Construction in historic Charleston is always challenging due to underground infrastructure congestion, and the fact that some utilities in this area were developed over 200 years ago. GEL’s subsurface utility engineering investigation for these projects provided reliable data on the exact location of underground utilities—helping its clients coordinate new designs with existing infrastructure and avoid unexpected issues during construction. Final deliverables included detailed 2D drawings and 3D project visualizations of all detectable buried infrastructure and obstructions in the area.
Gaillard Municipal Auditorium: The city is improving this auditorium complex by renovating the existing exhibition hall, adding a new banquet hall and performance hall, and constructing a new building for municipal offices. The project site encompasses an entire city block and requires infrastructure upgrades to and around the site, including the underground utilities beneath Alexander Street, one of the streets bounding the project.

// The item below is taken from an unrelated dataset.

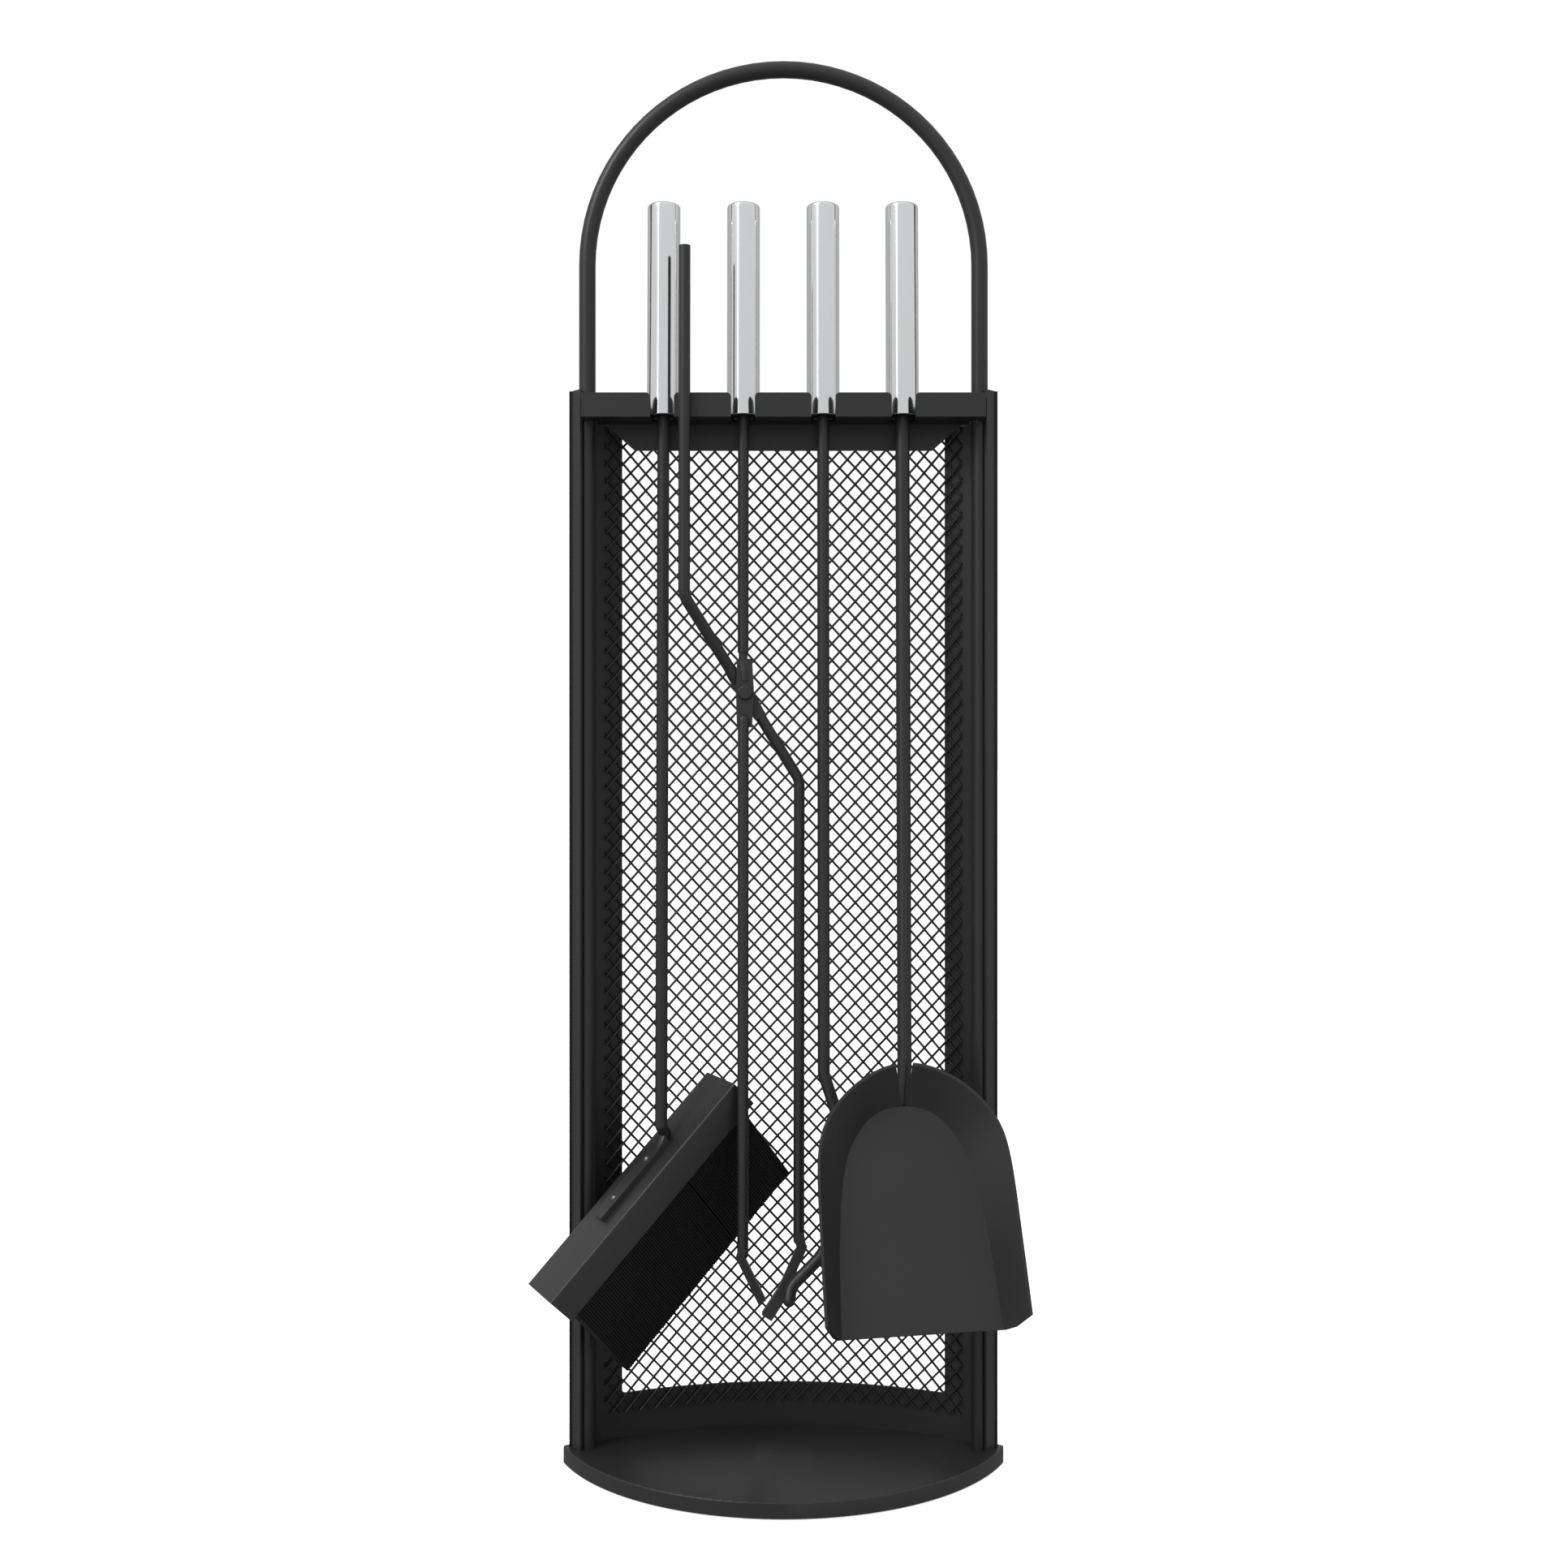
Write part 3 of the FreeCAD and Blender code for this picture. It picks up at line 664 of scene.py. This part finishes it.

MUSC plant: Greater Charleston’s water utility is planning some drainage improvements adjacent to the MUSC’s central energy plant (on Bee Street), including the design of a drop shaft for storm water distribution to the utility’s storm water drainage tunnel.
To support design efforts on both of these projects, GEL used GPR technology, Reality Computing, and Autodesk software to map the buried infrastructure.
During the investigations, the firm used GPR systems as well as EM pipe and cable locators to capture and record depths along the utilities at specific intervals. This reality-captured data was imported into Civil 3D software to create 3D models of the underground features, as well as conventional 2D drawings. In addition, the firm used InfraWorks to create 3D visualizations and animations exposing all the utilities buried under the streets in the context of the surrounding cityscape, complete with correct depths and pipe sizes. These visualizations helped some project stakeholders, who may have found it difficult to get a complete visual picture of the situation from 2D plans and sections, get a better understanding of expected construction challenges posed by the existing infrastructure.
GEL’s underground surveys help its utility clients and their contractors better plan trenching and construction efforts. By virtually exposing previously unknown utility conflicts, Reality Computing and GPR help projects to be completed without costly relocation of existing utilities or unexpected field delays.